WHAT THIS TASK INVOLVES:
Your task is to print the material below exactly as presented.
━━━━
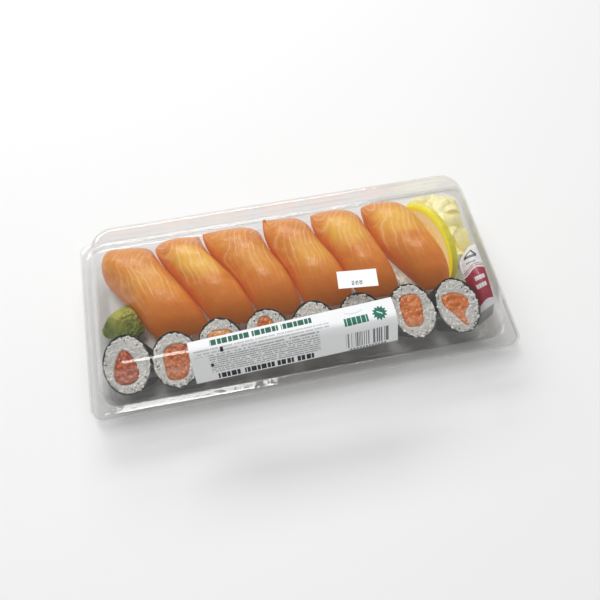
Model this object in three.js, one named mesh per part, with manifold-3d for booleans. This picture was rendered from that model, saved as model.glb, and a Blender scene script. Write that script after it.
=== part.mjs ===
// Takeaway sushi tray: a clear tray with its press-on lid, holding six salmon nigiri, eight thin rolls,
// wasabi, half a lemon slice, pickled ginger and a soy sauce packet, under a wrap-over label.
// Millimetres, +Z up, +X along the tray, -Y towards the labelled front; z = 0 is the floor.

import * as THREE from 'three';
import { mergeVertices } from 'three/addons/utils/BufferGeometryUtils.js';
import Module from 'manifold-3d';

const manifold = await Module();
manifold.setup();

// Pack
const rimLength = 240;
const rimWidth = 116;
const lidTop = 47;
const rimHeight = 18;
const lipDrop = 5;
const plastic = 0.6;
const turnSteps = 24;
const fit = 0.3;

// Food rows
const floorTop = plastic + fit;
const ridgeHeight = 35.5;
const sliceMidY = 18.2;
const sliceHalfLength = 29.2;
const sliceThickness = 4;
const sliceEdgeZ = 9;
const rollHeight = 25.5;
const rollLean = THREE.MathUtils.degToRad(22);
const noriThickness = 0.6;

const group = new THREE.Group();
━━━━
CORRECT RESULT:
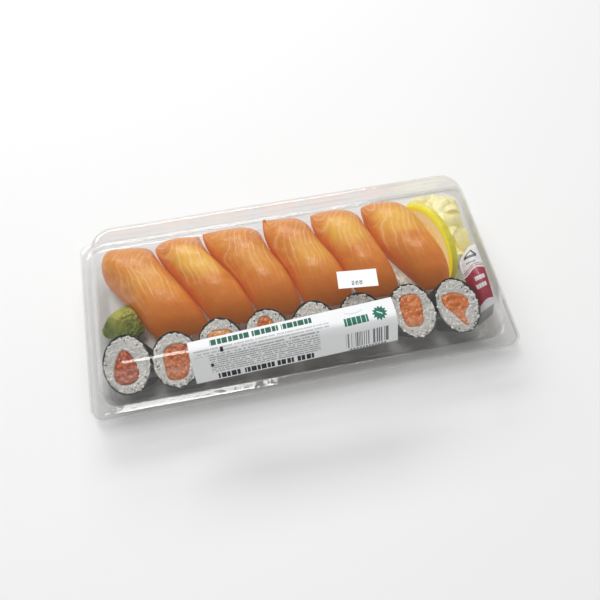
Model this object in three.js, one named mesh per part, with manifold-3d for booleans. This picture was rendered from that model, saved as model.glb, and a Blender scene script. Write that script after it.
=== part.mjs ===
// Takeaway sushi tray: a clear tray with its press-on lid, holding six salmon nigiri, eight thin rolls,
// wasabi, half a lemon slice, pickled ginger and a soy sauce packet, under a wrap-over label.
// Millimetres, +Z up, +X along the tray, -Y towards the labelled front; z = 0 is the floor.

import * as THREE from 'three';
import { mergeVertices } from 'three/addons/utils/BufferGeometryUtils.js';
import Module from 'manifold-3d';

const manifold = await Module();
manifold.setup();

// Pack
const rimLength = 240;
const rimWidth = 116;
const lidTop = 47;
const rimHeight = 18;
const lipDrop = 5;
const plastic = 0.6;
const turnSteps = 24;
const fit = 0.3;

// Food rows
const floorTop = plastic + fit;
const ridgeHeight = 35.5;
const sliceMidY = 18.2;
const sliceHalfLength = 29.2;
const sliceThickness = 4;
const sliceEdgeZ = 9;
const rollHeight = 25.5;
const rollLean = THREE.MathUtils.degToRad(22);
const noriThickness = 0.6;

const group = new THREE.Group();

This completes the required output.